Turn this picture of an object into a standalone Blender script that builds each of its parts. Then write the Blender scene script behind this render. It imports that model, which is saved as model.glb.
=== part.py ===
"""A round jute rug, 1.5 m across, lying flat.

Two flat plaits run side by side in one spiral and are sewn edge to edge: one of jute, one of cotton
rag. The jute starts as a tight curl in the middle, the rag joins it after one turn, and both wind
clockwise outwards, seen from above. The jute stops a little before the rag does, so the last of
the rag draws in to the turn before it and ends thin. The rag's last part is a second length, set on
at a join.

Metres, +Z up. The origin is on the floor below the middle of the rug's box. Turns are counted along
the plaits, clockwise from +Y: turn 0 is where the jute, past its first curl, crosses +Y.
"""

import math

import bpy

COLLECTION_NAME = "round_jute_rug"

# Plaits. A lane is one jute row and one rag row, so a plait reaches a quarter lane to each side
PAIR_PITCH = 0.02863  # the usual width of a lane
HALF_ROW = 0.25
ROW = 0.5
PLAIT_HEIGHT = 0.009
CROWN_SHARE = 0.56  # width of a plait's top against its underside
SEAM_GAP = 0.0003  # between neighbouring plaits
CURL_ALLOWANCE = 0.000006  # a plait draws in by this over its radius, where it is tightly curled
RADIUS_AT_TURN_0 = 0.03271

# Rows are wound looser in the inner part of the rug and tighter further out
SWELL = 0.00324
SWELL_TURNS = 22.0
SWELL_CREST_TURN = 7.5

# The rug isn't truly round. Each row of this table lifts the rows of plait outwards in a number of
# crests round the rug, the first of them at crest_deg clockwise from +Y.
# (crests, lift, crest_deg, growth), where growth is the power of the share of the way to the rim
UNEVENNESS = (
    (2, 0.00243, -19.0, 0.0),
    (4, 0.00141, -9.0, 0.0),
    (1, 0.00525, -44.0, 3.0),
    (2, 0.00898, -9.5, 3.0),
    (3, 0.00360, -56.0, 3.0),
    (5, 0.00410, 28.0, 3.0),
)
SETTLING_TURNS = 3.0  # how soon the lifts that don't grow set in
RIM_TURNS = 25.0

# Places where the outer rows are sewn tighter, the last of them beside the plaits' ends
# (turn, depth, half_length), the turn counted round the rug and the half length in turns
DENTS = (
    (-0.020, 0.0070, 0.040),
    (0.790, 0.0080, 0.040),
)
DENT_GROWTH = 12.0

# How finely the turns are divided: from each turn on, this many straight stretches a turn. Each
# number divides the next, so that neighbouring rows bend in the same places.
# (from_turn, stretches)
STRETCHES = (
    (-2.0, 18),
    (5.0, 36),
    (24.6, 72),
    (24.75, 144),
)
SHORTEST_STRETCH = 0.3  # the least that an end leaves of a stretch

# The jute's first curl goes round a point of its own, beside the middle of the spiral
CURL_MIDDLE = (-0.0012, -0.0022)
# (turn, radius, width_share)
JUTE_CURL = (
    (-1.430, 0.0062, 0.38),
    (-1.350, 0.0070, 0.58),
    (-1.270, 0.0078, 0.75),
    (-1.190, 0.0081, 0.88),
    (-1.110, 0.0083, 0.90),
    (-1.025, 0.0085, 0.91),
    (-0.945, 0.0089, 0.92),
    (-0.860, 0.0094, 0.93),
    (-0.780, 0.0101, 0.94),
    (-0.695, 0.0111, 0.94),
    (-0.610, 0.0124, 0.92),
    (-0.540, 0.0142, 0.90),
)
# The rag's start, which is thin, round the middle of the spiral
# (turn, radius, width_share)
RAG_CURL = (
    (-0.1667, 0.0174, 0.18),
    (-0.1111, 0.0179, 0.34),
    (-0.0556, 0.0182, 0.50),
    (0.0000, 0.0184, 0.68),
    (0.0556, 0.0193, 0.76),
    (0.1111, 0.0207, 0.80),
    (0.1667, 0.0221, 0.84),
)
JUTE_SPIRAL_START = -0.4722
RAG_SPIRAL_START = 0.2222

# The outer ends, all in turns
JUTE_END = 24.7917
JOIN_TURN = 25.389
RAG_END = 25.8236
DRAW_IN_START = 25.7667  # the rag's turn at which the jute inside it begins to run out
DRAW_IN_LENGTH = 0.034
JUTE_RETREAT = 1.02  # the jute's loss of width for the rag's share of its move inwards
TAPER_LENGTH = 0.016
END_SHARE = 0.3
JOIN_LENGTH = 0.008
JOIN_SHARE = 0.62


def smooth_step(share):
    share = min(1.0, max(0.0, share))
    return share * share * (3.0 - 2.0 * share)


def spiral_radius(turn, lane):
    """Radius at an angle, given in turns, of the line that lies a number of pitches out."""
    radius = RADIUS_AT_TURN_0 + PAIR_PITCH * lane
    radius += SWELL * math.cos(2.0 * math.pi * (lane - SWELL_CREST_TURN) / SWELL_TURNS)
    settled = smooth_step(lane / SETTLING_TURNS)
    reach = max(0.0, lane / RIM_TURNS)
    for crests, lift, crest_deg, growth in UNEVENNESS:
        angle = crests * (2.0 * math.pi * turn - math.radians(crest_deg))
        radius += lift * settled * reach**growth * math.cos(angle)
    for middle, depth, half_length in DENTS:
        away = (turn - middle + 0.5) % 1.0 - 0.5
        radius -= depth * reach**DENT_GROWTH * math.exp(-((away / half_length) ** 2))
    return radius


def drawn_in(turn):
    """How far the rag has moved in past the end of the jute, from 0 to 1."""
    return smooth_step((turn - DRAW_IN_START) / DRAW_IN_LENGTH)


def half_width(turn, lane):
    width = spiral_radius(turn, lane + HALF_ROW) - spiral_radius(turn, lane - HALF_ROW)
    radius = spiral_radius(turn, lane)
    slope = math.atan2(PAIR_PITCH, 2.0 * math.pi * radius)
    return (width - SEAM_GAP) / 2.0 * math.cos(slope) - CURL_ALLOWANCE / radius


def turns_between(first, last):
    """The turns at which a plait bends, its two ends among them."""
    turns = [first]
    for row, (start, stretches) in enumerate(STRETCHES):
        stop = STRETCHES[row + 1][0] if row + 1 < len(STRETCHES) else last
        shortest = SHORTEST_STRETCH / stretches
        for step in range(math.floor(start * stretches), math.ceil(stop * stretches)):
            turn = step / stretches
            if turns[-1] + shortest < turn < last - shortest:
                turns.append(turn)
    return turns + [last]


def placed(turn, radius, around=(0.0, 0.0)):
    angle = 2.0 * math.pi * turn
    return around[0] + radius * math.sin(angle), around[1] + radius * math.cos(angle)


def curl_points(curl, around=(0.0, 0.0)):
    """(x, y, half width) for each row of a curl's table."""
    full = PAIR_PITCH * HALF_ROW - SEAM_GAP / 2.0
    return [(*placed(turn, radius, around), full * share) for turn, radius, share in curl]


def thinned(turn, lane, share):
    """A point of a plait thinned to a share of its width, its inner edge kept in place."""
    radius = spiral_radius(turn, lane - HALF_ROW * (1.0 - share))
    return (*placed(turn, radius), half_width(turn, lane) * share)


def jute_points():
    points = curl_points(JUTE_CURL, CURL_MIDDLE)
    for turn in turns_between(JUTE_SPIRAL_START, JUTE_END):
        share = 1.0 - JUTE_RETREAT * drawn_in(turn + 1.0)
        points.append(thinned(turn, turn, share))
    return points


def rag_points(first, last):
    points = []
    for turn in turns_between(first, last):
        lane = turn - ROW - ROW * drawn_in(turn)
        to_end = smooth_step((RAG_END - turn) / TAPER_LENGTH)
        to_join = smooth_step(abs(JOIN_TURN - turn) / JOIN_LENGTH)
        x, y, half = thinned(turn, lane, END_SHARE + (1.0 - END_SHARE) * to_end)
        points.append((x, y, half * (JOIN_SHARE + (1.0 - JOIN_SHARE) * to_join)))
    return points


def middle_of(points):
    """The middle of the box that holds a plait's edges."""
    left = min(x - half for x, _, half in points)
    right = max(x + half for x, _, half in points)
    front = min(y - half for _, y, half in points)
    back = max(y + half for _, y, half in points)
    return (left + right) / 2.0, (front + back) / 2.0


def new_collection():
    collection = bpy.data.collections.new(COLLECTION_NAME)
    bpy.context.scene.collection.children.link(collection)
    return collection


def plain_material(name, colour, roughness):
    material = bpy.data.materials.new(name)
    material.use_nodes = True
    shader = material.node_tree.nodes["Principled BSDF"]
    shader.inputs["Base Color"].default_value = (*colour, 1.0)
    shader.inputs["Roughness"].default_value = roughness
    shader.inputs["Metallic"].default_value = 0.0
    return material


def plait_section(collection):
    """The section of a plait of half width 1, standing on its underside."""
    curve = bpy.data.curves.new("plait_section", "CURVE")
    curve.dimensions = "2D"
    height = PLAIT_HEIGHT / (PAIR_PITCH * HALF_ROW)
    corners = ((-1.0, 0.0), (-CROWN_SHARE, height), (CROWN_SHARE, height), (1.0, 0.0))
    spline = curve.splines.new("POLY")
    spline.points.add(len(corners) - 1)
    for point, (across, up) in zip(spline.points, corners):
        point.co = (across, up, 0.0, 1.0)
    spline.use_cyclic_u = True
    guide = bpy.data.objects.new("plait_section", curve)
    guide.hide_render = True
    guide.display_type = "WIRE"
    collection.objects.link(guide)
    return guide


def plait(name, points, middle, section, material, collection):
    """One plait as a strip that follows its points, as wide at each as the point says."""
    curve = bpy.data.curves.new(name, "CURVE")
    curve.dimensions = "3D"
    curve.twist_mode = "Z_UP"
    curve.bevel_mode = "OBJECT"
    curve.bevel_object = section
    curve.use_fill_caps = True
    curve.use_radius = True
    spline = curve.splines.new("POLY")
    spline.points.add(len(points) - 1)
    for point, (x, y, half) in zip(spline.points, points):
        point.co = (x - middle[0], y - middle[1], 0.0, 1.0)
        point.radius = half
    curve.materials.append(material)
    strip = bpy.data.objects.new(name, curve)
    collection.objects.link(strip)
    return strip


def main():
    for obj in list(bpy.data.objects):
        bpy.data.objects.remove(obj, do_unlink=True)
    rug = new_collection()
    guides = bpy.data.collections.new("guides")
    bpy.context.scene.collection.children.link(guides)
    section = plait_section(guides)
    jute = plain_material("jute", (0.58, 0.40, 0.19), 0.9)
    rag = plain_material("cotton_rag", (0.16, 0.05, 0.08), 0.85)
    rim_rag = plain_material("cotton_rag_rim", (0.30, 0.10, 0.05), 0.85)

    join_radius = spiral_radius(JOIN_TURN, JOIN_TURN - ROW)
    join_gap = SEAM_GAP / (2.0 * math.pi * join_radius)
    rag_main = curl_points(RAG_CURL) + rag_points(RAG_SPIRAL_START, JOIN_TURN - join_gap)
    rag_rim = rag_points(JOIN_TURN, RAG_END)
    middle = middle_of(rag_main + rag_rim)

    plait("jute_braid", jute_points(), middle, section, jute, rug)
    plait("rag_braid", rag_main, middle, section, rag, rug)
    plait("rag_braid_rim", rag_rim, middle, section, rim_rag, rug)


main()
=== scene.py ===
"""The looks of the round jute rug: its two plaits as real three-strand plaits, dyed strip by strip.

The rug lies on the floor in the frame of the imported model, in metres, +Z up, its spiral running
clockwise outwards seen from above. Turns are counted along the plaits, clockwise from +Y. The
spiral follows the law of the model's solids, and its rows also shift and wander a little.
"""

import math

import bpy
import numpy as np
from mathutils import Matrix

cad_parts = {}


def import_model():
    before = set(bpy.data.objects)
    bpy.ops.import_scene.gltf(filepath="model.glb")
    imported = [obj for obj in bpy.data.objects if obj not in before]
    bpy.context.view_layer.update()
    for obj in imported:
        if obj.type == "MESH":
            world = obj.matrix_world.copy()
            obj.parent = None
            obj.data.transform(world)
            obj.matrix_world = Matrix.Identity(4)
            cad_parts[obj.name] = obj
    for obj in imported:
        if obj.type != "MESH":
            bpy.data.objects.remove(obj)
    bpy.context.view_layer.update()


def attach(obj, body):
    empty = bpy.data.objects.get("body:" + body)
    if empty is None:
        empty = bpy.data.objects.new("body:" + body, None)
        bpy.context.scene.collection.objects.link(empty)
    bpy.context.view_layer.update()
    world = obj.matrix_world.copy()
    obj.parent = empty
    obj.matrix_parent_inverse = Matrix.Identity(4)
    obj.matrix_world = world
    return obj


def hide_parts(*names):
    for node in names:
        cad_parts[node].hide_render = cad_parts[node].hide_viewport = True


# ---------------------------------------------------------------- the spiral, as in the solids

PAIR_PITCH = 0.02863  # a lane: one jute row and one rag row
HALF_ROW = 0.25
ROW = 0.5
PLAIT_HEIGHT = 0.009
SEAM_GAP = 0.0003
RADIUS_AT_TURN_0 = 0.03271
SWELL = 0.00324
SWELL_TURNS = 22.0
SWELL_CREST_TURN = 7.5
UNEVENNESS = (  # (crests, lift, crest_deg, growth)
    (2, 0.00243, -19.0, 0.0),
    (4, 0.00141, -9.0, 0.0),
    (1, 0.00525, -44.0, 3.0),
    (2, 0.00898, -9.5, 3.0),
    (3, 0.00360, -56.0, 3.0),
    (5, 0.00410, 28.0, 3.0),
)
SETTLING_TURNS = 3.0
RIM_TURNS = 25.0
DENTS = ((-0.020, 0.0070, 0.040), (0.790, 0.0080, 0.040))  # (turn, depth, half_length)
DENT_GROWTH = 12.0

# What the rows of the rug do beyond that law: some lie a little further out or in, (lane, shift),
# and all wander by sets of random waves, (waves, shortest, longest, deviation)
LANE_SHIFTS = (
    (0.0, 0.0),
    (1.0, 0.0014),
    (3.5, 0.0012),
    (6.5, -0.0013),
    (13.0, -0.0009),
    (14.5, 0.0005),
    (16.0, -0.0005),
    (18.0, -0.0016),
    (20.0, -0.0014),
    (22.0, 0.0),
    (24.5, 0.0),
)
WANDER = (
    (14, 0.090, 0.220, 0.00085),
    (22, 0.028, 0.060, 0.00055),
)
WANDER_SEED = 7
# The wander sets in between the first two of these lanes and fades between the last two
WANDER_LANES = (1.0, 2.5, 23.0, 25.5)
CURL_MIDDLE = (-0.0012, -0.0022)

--

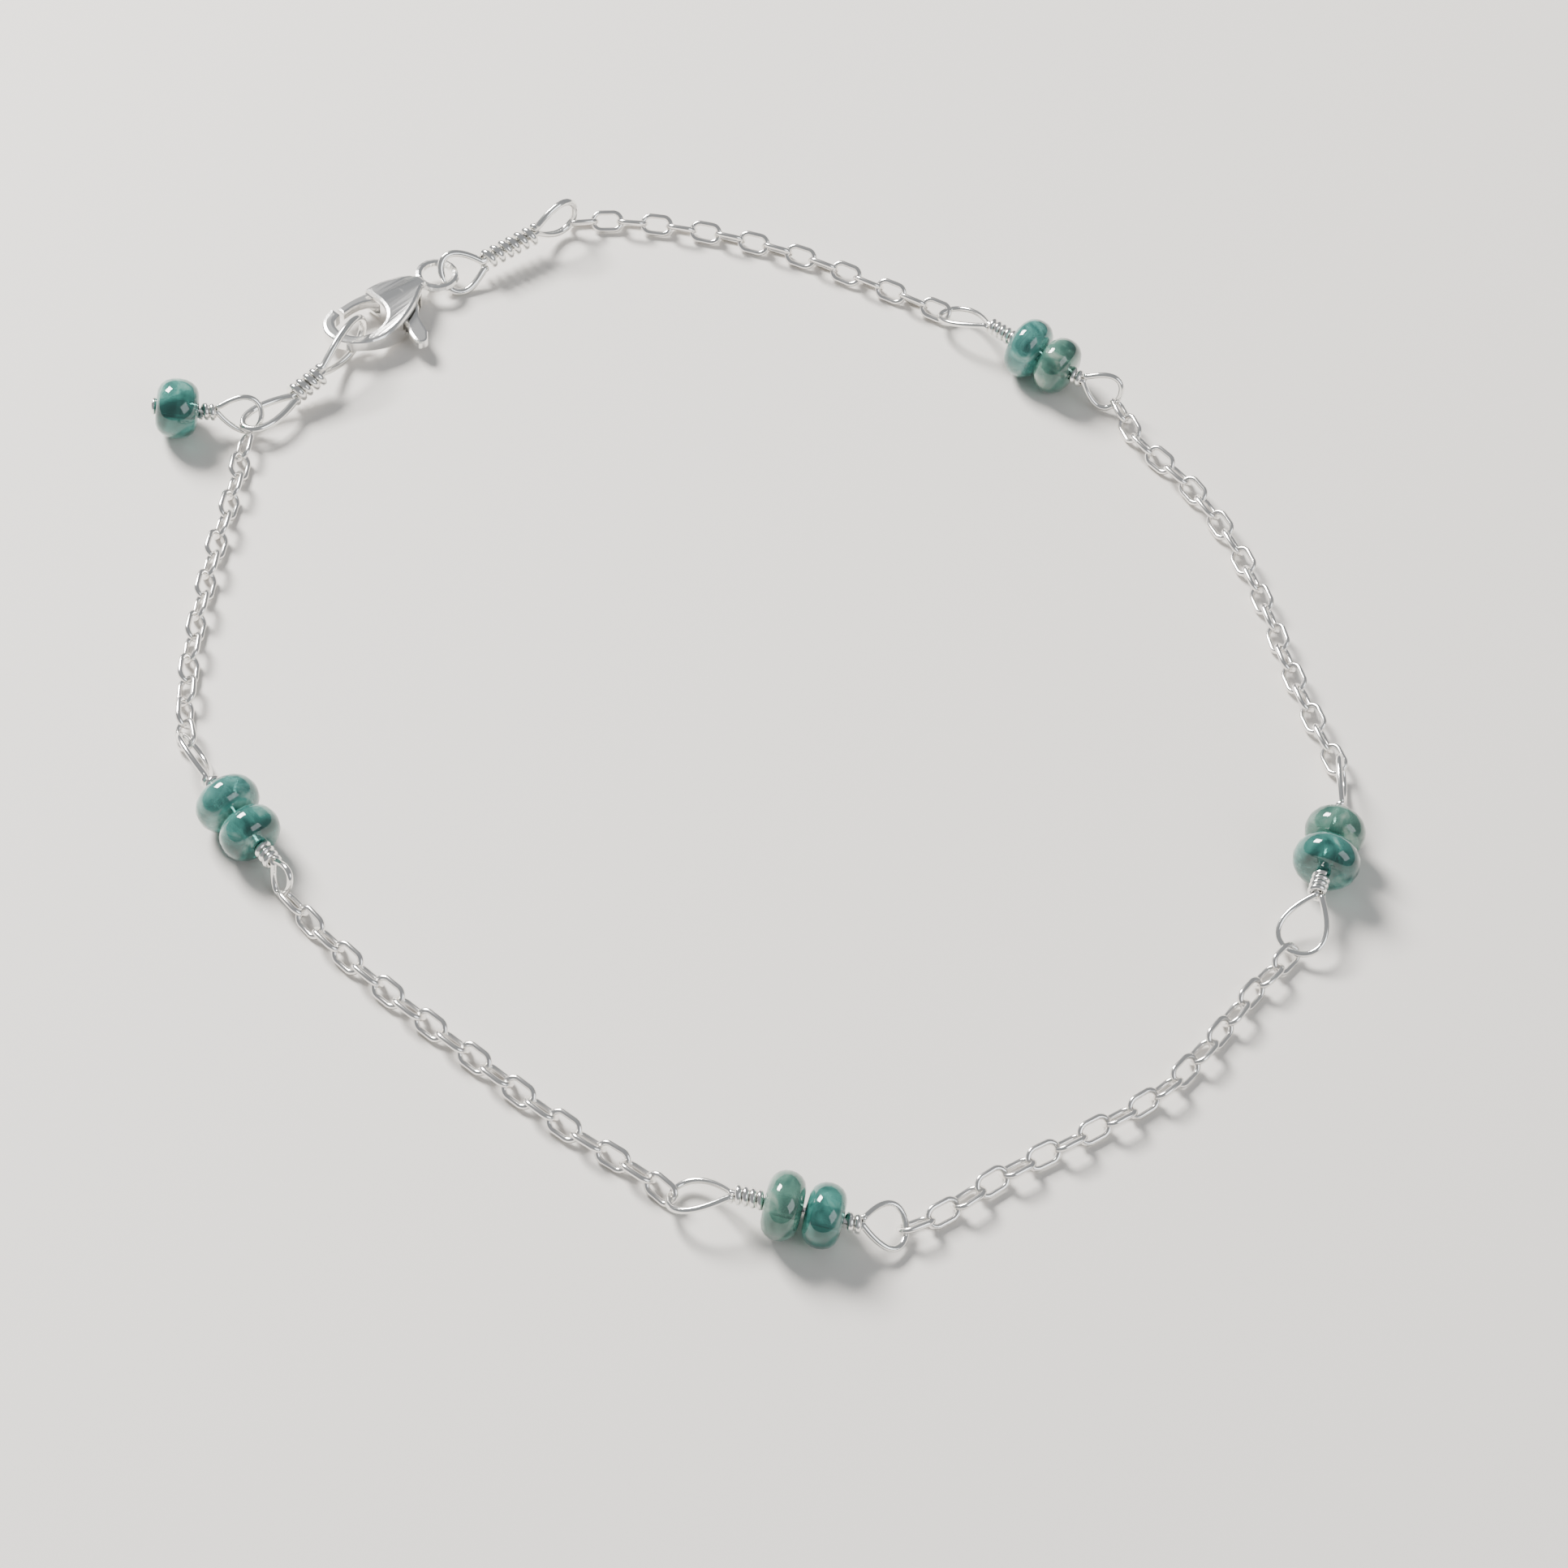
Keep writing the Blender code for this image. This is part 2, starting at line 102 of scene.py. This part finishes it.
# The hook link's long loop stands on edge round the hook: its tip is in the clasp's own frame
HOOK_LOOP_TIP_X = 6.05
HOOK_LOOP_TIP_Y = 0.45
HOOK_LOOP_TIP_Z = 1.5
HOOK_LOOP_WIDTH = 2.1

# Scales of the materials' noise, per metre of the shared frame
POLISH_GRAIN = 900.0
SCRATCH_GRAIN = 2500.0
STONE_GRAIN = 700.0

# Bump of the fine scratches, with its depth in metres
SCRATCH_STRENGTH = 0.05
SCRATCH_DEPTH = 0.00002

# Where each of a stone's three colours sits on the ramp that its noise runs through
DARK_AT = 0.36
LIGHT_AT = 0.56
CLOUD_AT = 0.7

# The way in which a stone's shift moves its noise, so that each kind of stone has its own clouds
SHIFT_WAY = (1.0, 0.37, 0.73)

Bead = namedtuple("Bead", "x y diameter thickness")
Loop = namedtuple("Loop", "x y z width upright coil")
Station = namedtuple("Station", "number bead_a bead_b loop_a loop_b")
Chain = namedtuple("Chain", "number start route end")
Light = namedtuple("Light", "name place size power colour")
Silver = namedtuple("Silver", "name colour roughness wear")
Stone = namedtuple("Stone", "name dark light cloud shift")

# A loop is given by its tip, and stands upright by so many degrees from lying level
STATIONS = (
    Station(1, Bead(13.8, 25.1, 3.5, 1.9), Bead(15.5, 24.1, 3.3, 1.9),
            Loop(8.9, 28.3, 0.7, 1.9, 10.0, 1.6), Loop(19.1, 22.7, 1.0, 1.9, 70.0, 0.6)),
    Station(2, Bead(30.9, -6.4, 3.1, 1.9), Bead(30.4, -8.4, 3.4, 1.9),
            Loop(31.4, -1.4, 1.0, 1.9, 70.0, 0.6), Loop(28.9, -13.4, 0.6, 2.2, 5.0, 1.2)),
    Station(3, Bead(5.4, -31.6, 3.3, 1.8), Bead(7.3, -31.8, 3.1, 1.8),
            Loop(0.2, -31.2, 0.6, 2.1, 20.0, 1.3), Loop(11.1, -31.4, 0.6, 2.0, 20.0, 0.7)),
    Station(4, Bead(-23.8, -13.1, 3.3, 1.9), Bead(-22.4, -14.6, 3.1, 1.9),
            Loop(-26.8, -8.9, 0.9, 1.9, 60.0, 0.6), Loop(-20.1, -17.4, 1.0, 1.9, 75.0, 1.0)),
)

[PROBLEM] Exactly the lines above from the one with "section, jute, rug)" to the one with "obj.parent = None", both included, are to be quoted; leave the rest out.

[WRITTEN RESPONSE]
    plait("jute_braid", jute_points(), middle, section, jute, rug)
    plait("rag_braid", rag_main, middle, section, rag, rug)
    plait("rag_braid_rim", rag_rim, middle, section, rim_rag, rug)


main()
=== scene.py ===
"""The looks of the round jute rug: its two plaits as real three-strand plaits, dyed strip by strip.

The rug lies on the floor in the frame of the imported model, in metres, +Z up, its spiral running
clockwise outwards seen from above. Turns are counted along the plaits, clockwise from +Y. The
spiral follows the law of the model's solids, and its rows also shift and wander a little.
"""

import math

import bpy
import numpy as np
from mathutils import Matrix

cad_parts = {}


def import_model():
    before = set(bpy.data.objects)
    bpy.ops.import_scene.gltf(filepath="model.glb")
    imported = [obj for obj in bpy.data.objects if obj not in before]
    bpy.context.view_layer.update()
    for obj in imported:
        if obj.type == "MESH":
            world = obj.matrix_world.copy()
            obj.parent = None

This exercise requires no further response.